4. Se o mito não tem pretensão à verdade certa, tem pretensão sim ao sentido. Não deve ser lido ou escutado por si mesmo: tem um sentido oculto, é portador de mensagem, demanda portanto ser superado, traduzido, interpretado, decifrado; e se o autor não dá por vezes chaves de uma decifração possível (como no caso da alegoria, cujo sentido é explicitado imagem após imagem), o mito permanece frequentemente muito livremente aberto em muitos níveis de significação que um simples comentário não poderia esgotar.

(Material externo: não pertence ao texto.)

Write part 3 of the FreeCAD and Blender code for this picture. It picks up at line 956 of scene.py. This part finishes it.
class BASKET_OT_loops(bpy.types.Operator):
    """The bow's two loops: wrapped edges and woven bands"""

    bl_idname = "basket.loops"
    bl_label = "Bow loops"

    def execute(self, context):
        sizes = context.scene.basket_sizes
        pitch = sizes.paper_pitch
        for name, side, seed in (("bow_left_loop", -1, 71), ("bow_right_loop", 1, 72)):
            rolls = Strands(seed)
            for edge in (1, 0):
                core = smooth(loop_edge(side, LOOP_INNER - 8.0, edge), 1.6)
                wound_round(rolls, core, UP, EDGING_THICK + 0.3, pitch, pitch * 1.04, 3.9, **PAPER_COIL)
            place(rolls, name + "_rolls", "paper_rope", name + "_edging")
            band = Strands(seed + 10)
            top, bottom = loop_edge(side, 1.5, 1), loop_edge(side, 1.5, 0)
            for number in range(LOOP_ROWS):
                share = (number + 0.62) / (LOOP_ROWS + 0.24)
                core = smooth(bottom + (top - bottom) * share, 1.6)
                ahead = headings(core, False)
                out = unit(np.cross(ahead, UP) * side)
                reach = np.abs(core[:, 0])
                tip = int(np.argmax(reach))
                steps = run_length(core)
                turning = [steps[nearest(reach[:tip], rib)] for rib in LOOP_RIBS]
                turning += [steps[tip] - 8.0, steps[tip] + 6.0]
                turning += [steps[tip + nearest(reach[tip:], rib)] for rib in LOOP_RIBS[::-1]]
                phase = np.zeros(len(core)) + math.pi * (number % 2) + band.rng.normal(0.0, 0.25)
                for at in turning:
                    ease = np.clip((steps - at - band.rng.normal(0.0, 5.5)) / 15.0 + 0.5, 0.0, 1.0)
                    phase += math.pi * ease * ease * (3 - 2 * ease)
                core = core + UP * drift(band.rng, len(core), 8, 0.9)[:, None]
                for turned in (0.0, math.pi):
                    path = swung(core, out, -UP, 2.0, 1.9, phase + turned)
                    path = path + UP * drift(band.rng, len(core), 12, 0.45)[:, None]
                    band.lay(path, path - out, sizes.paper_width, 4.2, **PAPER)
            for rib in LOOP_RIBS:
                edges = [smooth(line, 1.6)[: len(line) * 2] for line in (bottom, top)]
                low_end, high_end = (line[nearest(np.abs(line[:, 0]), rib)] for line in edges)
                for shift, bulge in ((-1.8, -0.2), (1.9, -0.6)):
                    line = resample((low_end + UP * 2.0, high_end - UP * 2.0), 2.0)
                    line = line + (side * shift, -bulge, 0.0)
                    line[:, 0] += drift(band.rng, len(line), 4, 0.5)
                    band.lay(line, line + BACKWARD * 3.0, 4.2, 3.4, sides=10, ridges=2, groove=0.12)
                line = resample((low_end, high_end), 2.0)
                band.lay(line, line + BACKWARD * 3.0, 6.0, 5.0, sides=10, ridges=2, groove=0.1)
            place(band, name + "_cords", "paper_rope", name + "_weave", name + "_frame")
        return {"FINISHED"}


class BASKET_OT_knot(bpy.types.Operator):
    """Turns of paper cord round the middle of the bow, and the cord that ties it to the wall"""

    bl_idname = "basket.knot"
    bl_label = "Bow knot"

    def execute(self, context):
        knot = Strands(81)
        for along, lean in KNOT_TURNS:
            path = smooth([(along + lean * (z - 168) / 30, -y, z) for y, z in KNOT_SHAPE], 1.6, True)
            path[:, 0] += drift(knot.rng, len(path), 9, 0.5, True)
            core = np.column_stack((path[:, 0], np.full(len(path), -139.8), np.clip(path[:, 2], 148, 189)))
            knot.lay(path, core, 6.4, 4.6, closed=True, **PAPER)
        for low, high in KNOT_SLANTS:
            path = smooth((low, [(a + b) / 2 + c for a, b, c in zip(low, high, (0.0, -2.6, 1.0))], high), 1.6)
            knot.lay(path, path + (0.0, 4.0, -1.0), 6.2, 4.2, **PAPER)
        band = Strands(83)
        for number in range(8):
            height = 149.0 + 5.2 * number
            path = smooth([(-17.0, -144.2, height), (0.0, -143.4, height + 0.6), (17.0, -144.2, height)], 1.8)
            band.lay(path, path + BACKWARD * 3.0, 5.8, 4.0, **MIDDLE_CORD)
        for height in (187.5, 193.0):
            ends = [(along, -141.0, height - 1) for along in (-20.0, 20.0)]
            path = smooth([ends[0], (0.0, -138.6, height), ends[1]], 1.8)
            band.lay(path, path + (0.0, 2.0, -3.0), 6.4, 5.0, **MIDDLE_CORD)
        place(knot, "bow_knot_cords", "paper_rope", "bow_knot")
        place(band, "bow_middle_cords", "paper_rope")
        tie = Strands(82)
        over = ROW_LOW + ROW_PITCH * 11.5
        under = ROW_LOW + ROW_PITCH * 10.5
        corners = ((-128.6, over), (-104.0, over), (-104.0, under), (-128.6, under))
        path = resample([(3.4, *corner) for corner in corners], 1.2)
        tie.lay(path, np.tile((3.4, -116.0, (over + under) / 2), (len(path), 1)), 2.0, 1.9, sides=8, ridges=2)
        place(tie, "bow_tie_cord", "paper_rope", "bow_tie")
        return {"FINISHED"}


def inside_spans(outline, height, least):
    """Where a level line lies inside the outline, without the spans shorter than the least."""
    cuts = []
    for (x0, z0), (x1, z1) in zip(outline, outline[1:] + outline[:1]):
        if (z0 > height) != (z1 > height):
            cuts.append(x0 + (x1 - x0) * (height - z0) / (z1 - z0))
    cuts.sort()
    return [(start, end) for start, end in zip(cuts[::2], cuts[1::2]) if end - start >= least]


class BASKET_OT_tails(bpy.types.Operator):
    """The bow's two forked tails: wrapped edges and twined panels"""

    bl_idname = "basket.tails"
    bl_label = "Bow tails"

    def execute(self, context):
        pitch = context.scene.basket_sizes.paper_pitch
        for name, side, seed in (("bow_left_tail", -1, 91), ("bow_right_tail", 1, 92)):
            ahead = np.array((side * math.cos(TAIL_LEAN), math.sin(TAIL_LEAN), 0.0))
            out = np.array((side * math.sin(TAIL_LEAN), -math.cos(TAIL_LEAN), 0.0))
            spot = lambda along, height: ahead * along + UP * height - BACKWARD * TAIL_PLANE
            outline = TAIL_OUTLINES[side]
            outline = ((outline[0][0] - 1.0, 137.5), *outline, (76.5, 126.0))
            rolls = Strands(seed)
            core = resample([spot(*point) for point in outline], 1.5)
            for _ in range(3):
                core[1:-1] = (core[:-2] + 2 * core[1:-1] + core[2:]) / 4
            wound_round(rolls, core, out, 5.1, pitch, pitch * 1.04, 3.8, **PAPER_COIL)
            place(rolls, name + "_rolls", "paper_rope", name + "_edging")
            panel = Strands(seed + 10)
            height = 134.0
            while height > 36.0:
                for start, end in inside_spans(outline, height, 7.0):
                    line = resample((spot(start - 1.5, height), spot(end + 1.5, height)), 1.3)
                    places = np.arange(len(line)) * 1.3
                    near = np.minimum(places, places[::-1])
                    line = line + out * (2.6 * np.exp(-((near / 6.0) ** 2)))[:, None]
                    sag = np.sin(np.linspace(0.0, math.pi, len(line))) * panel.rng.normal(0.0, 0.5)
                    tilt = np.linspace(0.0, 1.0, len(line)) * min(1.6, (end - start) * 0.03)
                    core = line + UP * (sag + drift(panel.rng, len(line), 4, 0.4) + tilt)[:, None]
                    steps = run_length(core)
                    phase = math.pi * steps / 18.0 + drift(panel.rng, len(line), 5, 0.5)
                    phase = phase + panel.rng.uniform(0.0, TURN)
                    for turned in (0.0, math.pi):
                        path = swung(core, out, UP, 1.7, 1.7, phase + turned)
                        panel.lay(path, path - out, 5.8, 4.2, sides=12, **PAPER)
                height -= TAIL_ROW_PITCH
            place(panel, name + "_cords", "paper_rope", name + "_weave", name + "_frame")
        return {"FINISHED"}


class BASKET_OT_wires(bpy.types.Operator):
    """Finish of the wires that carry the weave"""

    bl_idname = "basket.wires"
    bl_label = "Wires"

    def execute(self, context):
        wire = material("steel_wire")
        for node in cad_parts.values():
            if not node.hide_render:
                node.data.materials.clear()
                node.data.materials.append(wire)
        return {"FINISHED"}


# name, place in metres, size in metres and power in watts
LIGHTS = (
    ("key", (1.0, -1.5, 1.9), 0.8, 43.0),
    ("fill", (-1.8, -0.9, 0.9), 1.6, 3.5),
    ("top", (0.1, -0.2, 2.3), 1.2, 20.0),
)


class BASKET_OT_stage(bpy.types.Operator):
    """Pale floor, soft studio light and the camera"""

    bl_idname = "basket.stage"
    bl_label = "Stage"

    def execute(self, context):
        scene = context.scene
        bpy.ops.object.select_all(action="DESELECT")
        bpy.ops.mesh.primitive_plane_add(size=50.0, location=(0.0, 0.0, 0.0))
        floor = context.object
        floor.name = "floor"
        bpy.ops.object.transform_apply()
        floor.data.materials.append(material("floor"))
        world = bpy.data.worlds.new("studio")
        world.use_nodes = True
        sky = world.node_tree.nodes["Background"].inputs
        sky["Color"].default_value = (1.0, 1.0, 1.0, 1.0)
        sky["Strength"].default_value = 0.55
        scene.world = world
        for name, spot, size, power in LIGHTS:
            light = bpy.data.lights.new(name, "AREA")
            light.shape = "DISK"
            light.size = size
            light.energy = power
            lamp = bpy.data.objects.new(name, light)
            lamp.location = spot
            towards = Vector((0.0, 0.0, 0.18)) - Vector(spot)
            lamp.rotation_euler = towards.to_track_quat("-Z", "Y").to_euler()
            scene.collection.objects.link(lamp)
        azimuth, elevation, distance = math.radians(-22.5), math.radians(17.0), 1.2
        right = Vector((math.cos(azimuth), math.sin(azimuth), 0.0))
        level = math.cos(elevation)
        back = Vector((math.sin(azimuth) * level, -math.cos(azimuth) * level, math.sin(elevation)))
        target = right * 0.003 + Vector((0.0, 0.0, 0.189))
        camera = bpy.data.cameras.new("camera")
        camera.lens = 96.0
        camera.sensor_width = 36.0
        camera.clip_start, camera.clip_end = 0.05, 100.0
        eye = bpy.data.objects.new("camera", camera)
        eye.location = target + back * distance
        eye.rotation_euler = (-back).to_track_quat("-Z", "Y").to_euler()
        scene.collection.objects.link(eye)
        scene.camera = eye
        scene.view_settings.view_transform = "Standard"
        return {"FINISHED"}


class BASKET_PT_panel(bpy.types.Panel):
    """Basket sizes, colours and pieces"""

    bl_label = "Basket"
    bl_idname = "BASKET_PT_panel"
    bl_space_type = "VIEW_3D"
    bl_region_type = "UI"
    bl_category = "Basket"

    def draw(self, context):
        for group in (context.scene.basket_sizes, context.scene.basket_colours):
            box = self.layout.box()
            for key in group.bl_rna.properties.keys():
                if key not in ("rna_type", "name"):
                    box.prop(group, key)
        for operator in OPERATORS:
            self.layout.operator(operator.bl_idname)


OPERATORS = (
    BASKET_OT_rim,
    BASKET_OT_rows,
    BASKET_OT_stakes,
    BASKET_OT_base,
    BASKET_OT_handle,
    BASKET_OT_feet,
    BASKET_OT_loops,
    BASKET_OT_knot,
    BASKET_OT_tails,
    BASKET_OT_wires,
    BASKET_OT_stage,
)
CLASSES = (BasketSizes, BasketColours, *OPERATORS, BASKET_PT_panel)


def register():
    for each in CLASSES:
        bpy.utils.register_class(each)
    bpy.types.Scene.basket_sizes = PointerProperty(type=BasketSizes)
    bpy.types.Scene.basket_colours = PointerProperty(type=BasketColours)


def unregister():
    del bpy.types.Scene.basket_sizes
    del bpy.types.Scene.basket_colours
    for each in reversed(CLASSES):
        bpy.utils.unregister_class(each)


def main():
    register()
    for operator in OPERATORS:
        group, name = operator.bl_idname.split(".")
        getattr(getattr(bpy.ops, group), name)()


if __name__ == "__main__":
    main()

5. O mito contém implicitamente uma dupla “intenção pedagógica”: a princípio, certamente, porque esclarece o interlocutor em dificuldade e desembaraça o espírito fatigado, ou se faz o sustentador de uma discussão que escorrega e patina. Neste caso, ajuda tanto à reflexão quanto à compreensão, mesmo se não é senão um intermediário (metaxu) ou uma propedêutica. Mas — altamente educador — aspira também a “tornar melhor”, mais “corajoso” no Mênon, mais sereno diante da morte nos mitos escatológicos… O mito não tem somente uma “moral”, no sentido onde se diria das fábulas de Esopo, é um estimulante moral às vezes mesmo um fermento espiritual. Eis em que é superior (Fedro, 245c) às fábulas homéricas que desnaturalizam o divino, mais “útil” que o discurso sofístico (Mênon, 86b) que entretém preguiça e abandono intelectuais, eventualmente mais “eficaz” mesma que a demonstração dialética, posto que dinamiza a investigação, alimenta a fé e enriquece a esperança.